WHAT YOU SHOULD DO
Return every entry exactly.

--------------------------------------------------

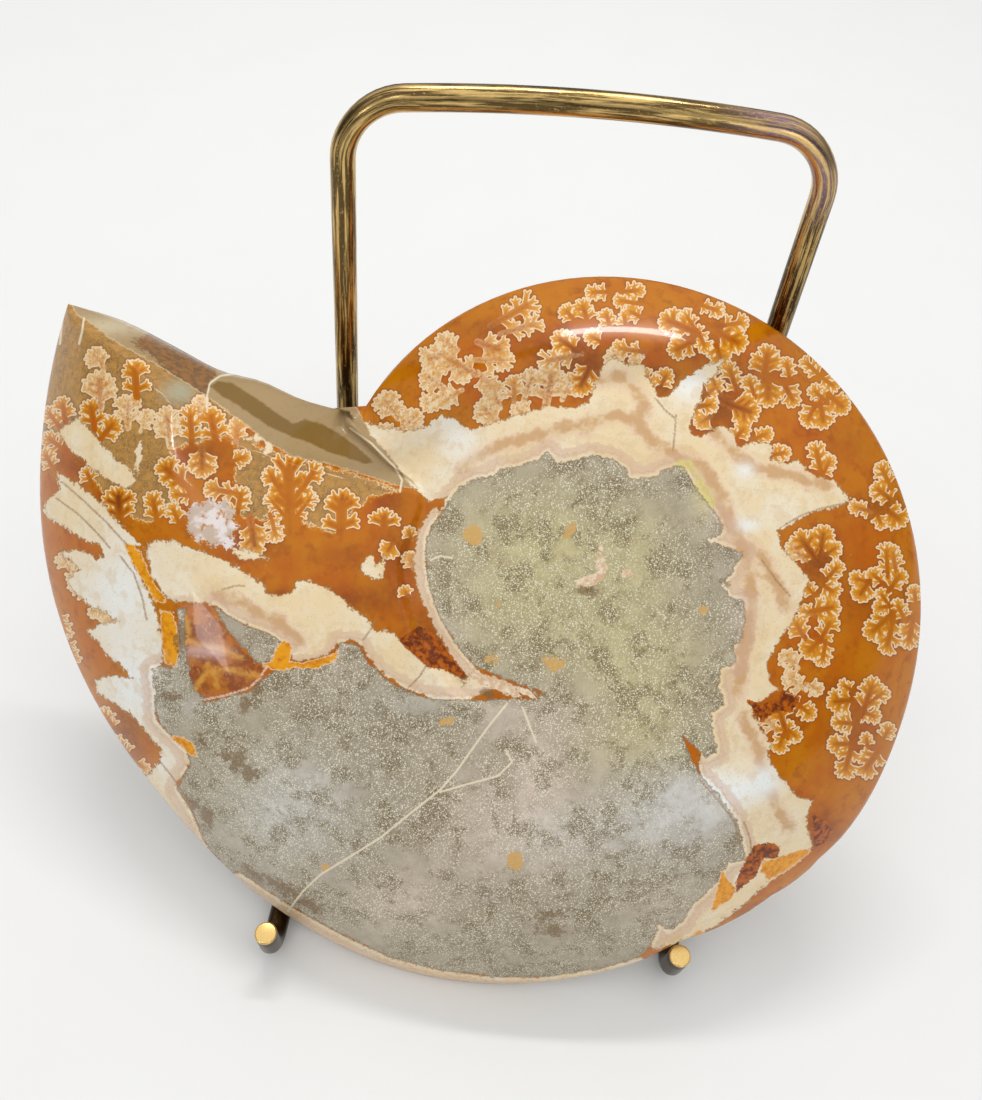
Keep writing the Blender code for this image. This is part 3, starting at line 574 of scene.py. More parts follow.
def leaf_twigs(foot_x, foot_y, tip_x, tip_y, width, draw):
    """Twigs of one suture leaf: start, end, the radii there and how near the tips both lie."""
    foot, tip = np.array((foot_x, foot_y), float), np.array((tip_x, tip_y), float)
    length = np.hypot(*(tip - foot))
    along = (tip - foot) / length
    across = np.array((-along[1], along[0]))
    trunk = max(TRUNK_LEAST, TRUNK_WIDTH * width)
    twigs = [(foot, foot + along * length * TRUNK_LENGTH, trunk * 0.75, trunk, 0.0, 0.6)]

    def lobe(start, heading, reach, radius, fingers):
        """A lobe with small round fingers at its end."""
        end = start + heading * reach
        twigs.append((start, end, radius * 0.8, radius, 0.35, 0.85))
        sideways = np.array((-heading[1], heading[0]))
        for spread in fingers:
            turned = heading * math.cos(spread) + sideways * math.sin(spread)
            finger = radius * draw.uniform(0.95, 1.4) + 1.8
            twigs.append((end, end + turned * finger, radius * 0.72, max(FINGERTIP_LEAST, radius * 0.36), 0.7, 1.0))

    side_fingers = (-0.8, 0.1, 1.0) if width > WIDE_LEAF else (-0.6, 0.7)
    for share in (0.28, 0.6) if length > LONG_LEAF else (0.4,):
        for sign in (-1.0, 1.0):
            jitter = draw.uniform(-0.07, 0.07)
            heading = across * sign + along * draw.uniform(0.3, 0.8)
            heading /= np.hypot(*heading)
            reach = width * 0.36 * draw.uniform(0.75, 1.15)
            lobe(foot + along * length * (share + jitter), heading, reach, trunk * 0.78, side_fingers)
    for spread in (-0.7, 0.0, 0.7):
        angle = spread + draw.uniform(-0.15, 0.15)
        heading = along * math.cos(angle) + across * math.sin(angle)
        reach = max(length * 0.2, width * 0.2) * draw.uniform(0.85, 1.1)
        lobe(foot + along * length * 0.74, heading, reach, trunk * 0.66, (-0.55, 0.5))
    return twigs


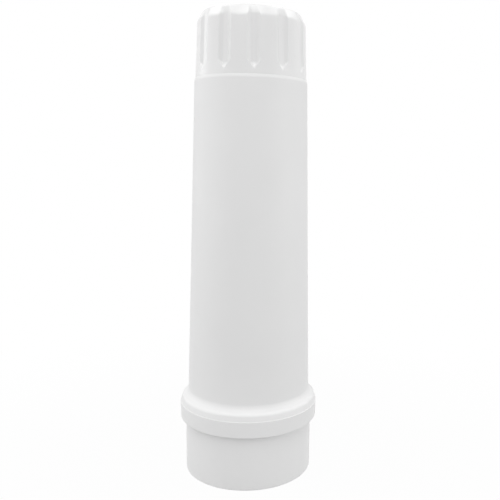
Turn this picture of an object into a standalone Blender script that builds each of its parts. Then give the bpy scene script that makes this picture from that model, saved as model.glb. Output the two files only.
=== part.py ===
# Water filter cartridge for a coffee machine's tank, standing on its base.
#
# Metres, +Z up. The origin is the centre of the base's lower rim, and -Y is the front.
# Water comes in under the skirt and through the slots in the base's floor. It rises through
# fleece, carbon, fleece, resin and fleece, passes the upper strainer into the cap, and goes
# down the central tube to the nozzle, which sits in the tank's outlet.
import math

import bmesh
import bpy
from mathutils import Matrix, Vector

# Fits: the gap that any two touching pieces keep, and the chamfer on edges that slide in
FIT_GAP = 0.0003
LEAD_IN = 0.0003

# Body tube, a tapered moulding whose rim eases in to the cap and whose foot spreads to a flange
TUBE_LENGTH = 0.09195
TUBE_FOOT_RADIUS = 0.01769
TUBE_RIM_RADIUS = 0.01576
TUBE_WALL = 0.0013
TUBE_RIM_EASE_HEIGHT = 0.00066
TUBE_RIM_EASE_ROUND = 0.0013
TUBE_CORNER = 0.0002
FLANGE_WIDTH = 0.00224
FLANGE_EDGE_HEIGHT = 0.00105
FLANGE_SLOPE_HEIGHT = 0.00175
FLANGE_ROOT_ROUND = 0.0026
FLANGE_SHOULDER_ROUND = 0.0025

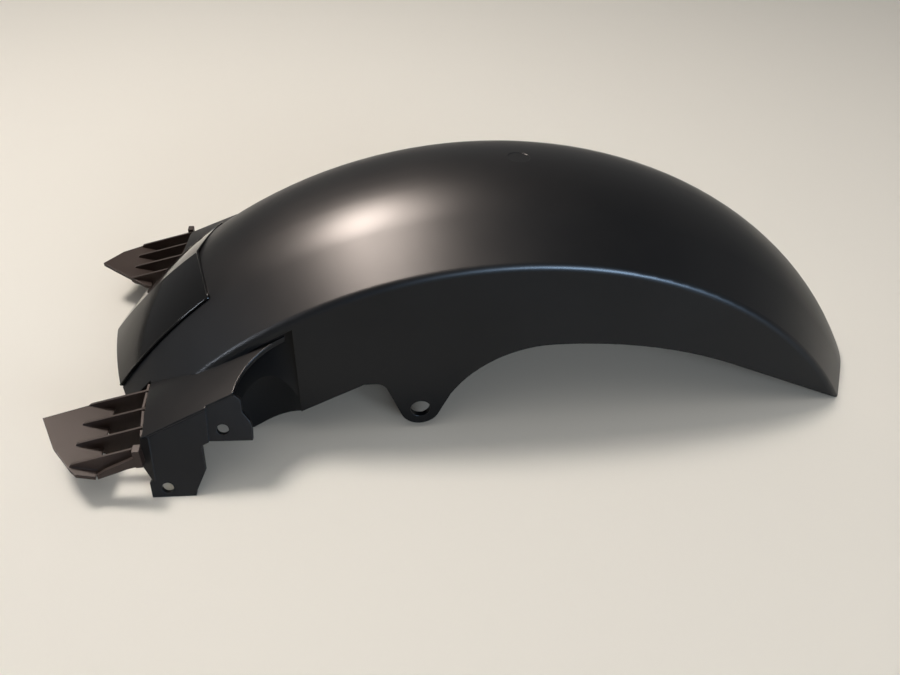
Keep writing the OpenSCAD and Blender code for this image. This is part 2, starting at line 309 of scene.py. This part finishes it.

--------------------------------------------------

TASK RESPONSE
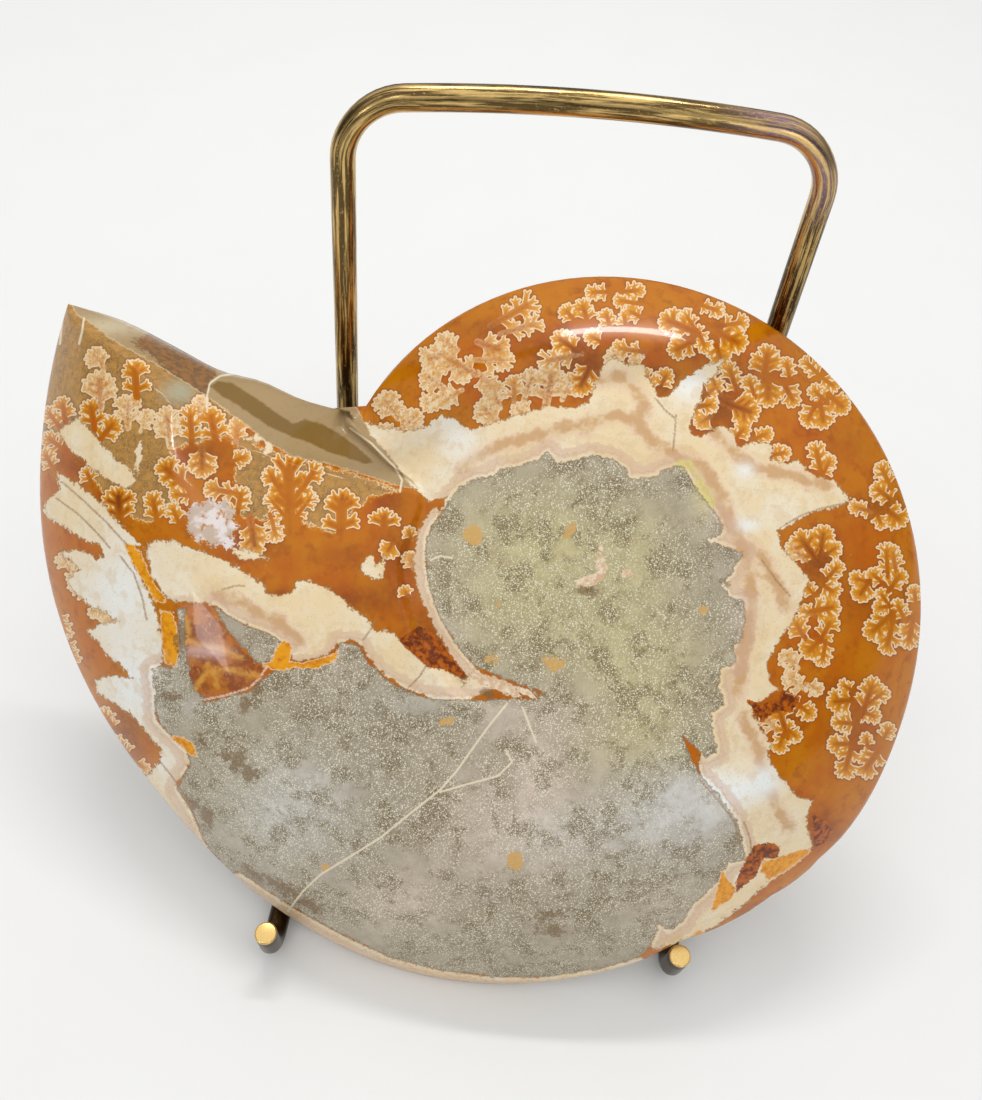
Keep writing the Blender code for this image. This is part 3, starting at line 574 of scene.py. More parts follow.
def leaf_twigs(foot_x, foot_y, tip_x, tip_y, width, draw):
    """Twigs of one suture leaf: start, end, the radii there and how near the tips both lie."""
    foot, tip = np.array((foot_x, foot_y), float), np.array((tip_x, tip_y), float)
    length = np.hypot(*(tip - foot))
    along = (tip - foot) / length
    across = np.array((-along[1], along[0]))
    trunk = max(TRUNK_LEAST, TRUNK_WIDTH * width)
    twigs = [(foot, foot + along * length * TRUNK_LENGTH, trunk * 0.75, trunk, 0.0, 0.6)]

    def lobe(start, heading, reach, radius, fingers):
        """A lobe with small round fingers at its end."""
        end = start + heading * reach
        twigs.append((start, end, radius * 0.8, radius, 0.35, 0.85))
        sideways = np.array((-heading[1], heading[0]))
        for spread in fingers:
            turned = heading * math.cos(spread) + sideways * math.sin(spread)
            finger = radius * draw.uniform(0.95, 1.4) + 1.8
            twigs.append((end, end + turned * finger, radius * 0.72, max(FINGERTIP_LEAST, radius * 0.36), 0.7, 1.0))

    side_fingers = (-0.8, 0.1, 1.0) if width > WIDE_LEAF else (-0.6, 0.7)
    for share in (0.28, 0.6) if length > LONG_LEAF else (0.4,):
        for sign in (-1.0, 1.0):
            jitter = draw.uniform(-0.07, 0.07)
            heading = across * sign + along * draw.uniform(0.3, 0.8)
            heading /= np.hypot(*heading)
            reach = width * 0.36 * draw.uniform(0.75, 1.15)
            lobe(foot + along * length * (share + jitter), heading, reach, trunk * 0.78, side_fingers)
    for spread in (-0.7, 0.0, 0.7):
        angle = spread + draw.uniform(-0.15, 0.15)
        heading = along * math.cos(angle) + across * math.sin(angle)
        reach = max(length * 0.2, width * 0.2) * draw.uniform(0.85, 1.1)
        lobe(foot + along * length * 0.74, heading, reach, trunk * 0.66, (-0.55, 0.5))
    return twigs


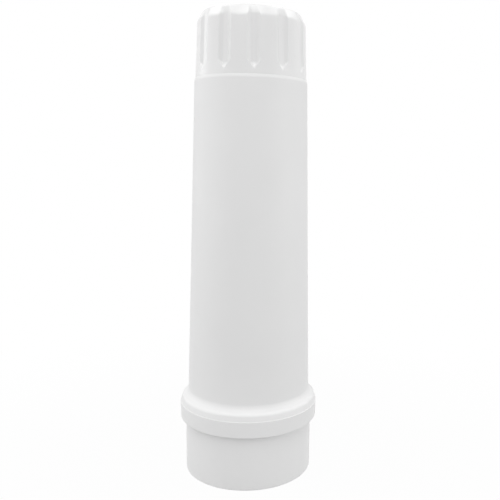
Turn this picture of an object into a standalone Blender script that builds each of its parts. Then give the bpy scene script that makes this picture from that model, saved as model.glb. Output the two files only.
=== part.py ===
# Water filter cartridge for a coffee machine's tank, standing on its base.
#
# Metres, +Z up. The origin is the centre of the base's lower rim, and -Y is the front.
# Water comes in under the skirt and through the slots in the base's floor. It rises through
# fleece, carbon, fleece, resin and fleece, passes the upper strainer into the cap, and goes
# down the central tube to the nozzle, which sits in the tank's outlet.
import math

import bmesh
import bpy
from mathutils import Matrix, Vector

# Fits: the gap that any two touching pieces keep, and the chamfer on edges that slide in
FIT_GAP = 0.0003
LEAD_IN = 0.0003

# Body tube, a tapered moulding whose rim eases in to the cap and whose foot spreads to a flange
TUBE_LENGTH = 0.09195
TUBE_FOOT_RADIUS = 0.01769
TUBE_RIM_RADIUS = 0.01576
TUBE_WALL = 0.0013
TUBE_RIM_EASE_HEIGHT = 0.00066
TUBE_RIM_EASE_ROUND = 0.0013
TUBE_CORNER = 0.0002
FLANGE_WIDTH = 0.00224
FLANGE_EDGE_HEIGHT = 0.00105
FLANGE_SLOPE_HEIGHT = 0.00175
FLANGE_ROOT_ROUND = 0.0026
FLANGE_SHOULDER_ROUND = 0.0025

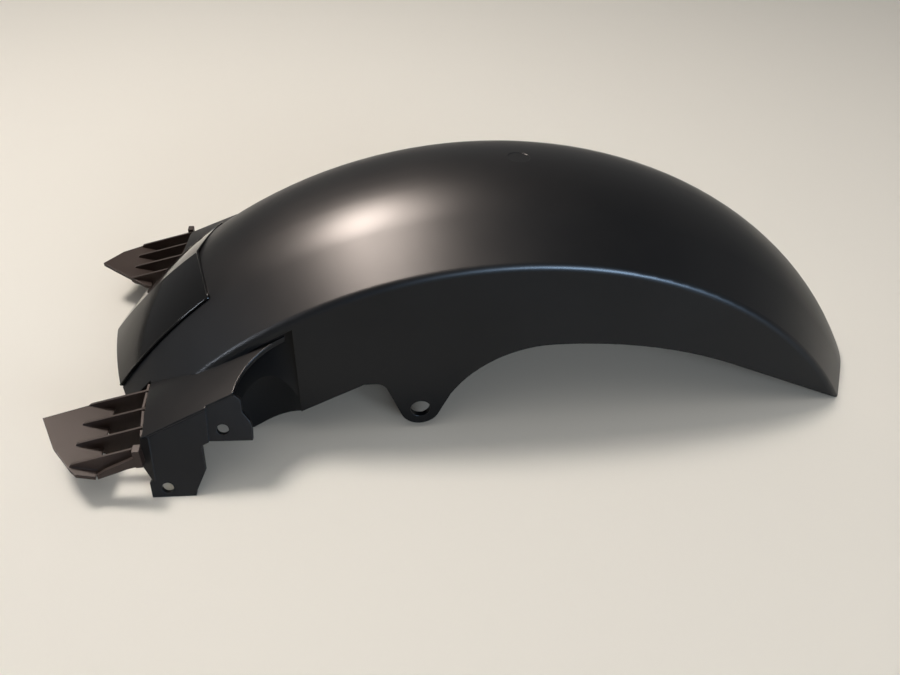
Keep writing the OpenSCAD and Blender code for this image. This is part 2, starting at line 309 of scene.py. This part finishes it.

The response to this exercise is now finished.